Laird and Clapper treated “chilling effects” as inherently speculative. For decades, that skepticism had scholarly backing: Frederick Schauer, who wrote the leading theoretical account of chilling effects, acknowledged in 1978 that its behavioral assumptions were “most likely unprovable.”

The Snowden revelations of June 2013 changed that. They created a natural quasi-experiment — a sudden, documented shift in public knowledge of government surveillance — that researchers across disciplines have exploited to measure what courts assumed could never be measured.

Jonathon Penney’s 2016 study in the Berkeley Technology Law Journal found a statistically significant 20% drop in page views on Wikipedia for terrorism-related articles immediately following the Snowden revelations — a drop that persisted over time. Not self-reported fear: documented behavioral change in a wholly legal activity.

Economists Alex Marthews and MIT’s Catherine Tucker found statistically significant declines in Google searches for government-sensitive terms after June 2013 across the United States and 40 trading partners. Tucker, initially skeptical, concluded: “Our article shows that this chill is definitely happening.” Wayne State University’s Elizabeth Stoycheff demonstrated experimentally that surveillance awareness significantly suppresses minority political expression online, amplifying the well-documented “spiral of silence” effect within democratic discourse.

These behavioral findings converge with self-reported evidence from the professional community most directly at risk. PEN America’s 2013 survey of more than 520 American writers — conducted just months after the first Snowden disclosures — found that 85% were worried about government surveillance; 1 in 6 had already avoided writing or speaking about a topic over surveillance fears; 16% had stopped searching online for topics they considered sensitive; and 24% had avoided certain subjects in phone or email communications entirely.

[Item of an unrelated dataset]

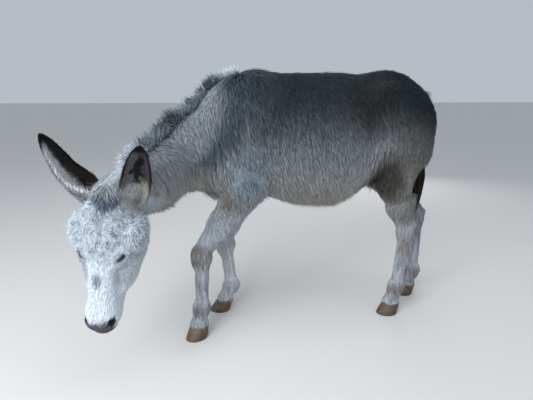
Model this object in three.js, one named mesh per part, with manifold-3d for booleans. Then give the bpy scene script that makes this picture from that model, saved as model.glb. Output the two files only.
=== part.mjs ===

PEN’s 2015 global follow-up of 772 writers in 50 countries found writers in free democracies self-censoring “at levels approaching those seen in non-democratic countries.” Self-reported data has methodological limits, but when stated behavioral changes match up with independently measured ones, the convergence across different methods strengthens confidence that the underlying phenomenon is real. Here they all point the same direction.

The PCLOB acknowledged the consequence directly: “The knowledge that the government can gather this sort of content can have a chilling effect on speech.” Asked whether it had assessed whether Section 702’s incidental collection had produced such effects, the government told the PCLOB it had not — because it had “no reliable way to do so.”

The government has spent years arguing in court that chilling effects are too speculative to be cognizable, while admitting to its own oversight board that it has never once tried to measure whether those effects exist.

A system, not an accident

What these sources together document is a surveillance architecture that suppresses protected First Amendment activity — speech, information-seeking, association and political expression — at population scale, through mechanisms deliberately designed to be opaque. This is done in ways the government has never studied, using authorities insulated from constitutional challenge by a standing doctrine that demands proof that the program’s own secrecy makes impossible to produce. That is not an accident. It is a system.

The social science has moved chilling effects from constitutional speculation to documented behavioral reality. What it has not done — and cannot do, by design — is produce the individualized, “certainly impending” harm that current standing doctrine demands. The courts constructed that demand to keep diffuse, aggregate, structural harms out of Article III. The demand works. That is precisely why legislative remedy — not constitutional litigation — is the operative accountability mechanism.

Section 702 sunsets again in April 2026. The PCLOB recommended in 2023 that Congress require individualized judicial review of U.S. person queries. Congress has reauthorized Section 702 without a meaningful warrant requirement three times since 2013, knowing each time what the program does.

The empirical and legal record is now sufficient to state plainly what Laird and Clapper assumed was speculative: Surveillance at this scale functionally suppresses First Amendment-protected speech, association and inquiry among the American public. The Supreme Court has said that it can’t be proven in court. The social scientists, the professional communities and the government’s own watchdog have now proven it everywhere else.